→ **EXERCISE INSTRUCTIONS**: Repeat, exactly, the run of lines that opens with the line containing "imported = [obj" and closes with the line containing "obj.data.transform(world)", and leave all other lines out.

* Start *

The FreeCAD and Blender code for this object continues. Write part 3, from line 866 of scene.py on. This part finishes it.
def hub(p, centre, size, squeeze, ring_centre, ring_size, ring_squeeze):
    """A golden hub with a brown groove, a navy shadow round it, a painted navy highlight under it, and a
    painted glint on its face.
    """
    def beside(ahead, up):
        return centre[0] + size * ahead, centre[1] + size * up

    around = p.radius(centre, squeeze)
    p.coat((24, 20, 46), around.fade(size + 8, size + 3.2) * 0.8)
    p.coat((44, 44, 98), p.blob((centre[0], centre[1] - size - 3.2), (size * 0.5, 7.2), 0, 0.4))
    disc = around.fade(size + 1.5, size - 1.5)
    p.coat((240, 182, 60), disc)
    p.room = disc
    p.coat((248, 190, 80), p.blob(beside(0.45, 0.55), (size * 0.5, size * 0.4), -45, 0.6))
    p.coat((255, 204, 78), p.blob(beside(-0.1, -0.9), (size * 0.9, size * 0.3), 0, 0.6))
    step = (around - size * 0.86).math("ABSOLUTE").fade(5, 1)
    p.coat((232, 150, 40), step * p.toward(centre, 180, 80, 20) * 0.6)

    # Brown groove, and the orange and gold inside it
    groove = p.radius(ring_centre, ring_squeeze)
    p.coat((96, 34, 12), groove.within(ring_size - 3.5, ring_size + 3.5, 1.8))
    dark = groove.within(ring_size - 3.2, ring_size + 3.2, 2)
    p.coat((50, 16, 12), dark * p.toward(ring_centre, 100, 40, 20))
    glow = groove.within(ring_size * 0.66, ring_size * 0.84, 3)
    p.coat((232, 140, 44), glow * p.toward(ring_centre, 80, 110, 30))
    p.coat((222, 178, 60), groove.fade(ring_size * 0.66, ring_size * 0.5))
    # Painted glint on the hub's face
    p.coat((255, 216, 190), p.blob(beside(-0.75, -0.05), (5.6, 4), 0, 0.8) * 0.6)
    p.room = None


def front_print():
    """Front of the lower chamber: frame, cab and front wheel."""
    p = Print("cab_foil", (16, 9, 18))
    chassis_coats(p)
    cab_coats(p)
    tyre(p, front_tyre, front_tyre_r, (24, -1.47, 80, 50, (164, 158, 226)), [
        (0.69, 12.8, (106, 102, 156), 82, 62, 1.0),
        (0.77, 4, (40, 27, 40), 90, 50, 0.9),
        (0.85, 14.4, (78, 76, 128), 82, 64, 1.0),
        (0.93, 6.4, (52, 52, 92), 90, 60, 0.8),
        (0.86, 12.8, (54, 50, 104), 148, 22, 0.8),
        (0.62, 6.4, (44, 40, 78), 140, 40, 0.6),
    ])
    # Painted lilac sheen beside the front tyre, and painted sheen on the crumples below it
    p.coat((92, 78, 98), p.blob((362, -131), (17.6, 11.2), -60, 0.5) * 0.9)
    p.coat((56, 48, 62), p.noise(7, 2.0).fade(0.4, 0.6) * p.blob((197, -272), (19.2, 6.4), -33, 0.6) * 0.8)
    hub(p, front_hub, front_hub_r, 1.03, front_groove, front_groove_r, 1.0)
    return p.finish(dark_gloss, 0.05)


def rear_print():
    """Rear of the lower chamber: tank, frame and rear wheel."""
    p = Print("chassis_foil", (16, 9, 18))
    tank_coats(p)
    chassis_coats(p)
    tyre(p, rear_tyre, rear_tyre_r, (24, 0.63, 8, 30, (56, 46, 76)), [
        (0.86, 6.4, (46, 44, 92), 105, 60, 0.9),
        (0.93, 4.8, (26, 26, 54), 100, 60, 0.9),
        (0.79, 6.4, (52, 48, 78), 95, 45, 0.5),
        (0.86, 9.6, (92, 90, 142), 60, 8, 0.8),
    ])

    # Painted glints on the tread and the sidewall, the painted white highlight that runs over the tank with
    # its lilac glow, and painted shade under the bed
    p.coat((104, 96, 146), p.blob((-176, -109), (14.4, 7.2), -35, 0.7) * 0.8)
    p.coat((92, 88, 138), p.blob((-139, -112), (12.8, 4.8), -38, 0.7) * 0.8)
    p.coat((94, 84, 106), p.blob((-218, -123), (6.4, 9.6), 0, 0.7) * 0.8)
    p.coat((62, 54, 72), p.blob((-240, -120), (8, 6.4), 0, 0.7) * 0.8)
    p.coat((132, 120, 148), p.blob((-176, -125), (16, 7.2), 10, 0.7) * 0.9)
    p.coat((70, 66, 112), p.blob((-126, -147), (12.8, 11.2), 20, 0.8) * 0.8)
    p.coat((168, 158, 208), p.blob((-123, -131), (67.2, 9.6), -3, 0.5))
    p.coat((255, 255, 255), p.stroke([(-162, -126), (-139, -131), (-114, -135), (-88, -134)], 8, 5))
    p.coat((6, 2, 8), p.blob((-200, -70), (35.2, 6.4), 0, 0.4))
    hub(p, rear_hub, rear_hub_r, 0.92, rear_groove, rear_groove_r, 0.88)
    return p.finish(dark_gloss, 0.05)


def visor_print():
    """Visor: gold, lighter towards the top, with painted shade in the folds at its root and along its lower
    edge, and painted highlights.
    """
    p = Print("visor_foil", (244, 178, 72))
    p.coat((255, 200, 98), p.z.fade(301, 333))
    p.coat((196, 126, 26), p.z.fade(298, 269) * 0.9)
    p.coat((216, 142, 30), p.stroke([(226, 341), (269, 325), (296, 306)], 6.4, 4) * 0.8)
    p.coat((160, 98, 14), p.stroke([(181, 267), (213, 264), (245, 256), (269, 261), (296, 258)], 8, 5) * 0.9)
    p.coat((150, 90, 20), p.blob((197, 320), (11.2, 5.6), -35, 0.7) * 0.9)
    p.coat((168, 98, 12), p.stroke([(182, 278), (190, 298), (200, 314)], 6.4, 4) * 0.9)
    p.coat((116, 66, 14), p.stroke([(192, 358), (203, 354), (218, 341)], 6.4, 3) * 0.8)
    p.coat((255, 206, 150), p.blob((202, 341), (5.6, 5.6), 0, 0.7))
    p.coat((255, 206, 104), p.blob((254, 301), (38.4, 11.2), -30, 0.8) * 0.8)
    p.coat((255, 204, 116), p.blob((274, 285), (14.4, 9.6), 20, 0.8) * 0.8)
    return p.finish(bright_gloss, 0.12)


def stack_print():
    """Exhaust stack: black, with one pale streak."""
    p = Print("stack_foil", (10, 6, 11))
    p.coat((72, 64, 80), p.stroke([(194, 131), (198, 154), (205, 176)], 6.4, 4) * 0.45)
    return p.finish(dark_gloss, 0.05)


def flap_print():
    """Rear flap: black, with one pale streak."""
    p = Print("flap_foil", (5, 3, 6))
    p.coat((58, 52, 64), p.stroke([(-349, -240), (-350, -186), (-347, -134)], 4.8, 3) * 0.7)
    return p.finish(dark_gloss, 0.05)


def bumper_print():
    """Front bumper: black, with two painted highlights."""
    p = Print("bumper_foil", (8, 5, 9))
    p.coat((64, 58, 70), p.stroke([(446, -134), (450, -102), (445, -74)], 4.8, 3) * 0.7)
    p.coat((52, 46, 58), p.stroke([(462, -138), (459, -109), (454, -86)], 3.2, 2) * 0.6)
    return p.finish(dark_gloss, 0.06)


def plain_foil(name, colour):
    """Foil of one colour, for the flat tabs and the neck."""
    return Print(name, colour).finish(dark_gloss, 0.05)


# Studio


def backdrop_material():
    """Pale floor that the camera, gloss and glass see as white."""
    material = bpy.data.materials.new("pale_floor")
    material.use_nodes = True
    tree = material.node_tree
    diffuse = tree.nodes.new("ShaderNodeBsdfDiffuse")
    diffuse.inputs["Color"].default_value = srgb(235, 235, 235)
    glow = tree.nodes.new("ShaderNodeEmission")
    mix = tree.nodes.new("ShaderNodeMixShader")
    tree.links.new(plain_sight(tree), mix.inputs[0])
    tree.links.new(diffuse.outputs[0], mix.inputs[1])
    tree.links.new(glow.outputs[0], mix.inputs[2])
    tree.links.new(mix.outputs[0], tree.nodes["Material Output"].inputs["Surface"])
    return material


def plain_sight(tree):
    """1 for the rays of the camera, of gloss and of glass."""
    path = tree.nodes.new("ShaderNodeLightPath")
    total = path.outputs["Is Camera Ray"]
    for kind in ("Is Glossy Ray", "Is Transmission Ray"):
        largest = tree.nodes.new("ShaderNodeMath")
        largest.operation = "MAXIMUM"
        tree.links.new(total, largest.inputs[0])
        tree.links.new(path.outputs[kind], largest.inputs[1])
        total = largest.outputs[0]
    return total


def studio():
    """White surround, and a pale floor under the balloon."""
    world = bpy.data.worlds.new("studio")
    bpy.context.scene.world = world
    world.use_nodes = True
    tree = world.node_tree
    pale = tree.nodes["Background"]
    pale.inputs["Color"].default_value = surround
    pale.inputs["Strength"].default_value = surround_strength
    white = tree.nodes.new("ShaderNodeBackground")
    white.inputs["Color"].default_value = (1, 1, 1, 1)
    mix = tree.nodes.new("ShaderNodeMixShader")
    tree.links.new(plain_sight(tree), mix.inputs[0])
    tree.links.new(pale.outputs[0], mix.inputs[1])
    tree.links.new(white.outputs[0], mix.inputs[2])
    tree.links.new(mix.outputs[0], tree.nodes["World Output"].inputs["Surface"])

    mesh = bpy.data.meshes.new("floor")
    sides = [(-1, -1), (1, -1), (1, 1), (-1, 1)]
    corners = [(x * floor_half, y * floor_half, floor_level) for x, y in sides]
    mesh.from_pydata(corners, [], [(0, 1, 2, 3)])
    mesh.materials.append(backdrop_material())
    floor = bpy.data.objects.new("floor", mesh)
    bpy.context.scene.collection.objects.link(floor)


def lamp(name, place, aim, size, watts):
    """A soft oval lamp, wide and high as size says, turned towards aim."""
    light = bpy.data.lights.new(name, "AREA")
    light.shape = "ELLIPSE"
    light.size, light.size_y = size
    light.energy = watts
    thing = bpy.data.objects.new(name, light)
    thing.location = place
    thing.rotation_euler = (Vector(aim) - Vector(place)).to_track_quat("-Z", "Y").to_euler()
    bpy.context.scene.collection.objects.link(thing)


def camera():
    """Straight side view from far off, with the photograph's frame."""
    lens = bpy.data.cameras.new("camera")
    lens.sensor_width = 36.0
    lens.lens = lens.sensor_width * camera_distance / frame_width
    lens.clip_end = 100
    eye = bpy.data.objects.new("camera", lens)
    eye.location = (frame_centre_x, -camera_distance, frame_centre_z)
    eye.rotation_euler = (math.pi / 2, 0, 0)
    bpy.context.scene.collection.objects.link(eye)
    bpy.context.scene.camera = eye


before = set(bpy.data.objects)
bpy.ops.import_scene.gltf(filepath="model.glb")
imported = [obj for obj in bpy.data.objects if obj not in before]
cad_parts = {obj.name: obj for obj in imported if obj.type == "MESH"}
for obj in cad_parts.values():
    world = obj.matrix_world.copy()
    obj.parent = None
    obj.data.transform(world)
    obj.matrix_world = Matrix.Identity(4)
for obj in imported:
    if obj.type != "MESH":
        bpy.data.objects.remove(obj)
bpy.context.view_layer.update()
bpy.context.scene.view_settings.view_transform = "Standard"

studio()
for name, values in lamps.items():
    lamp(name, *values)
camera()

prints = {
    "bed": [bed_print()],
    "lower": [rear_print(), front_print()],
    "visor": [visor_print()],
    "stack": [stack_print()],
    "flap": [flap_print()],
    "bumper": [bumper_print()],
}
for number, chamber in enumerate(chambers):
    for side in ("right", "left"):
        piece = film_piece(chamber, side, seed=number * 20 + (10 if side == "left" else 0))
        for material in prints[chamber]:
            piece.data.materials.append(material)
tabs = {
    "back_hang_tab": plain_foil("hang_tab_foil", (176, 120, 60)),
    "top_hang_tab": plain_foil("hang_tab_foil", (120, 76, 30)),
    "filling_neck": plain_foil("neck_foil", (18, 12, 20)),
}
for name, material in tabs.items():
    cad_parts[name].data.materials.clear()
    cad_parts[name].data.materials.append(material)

* End *

→ **SOLUTION**:
imported = [obj for obj in bpy.data.objects if obj not in before]
cad_parts = {obj.name: obj for obj in imported if obj.type == "MESH"}
for obj in cad_parts.values():
    world = obj.matrix_world.copy()
    obj.parent = None
    obj.data.transform(world)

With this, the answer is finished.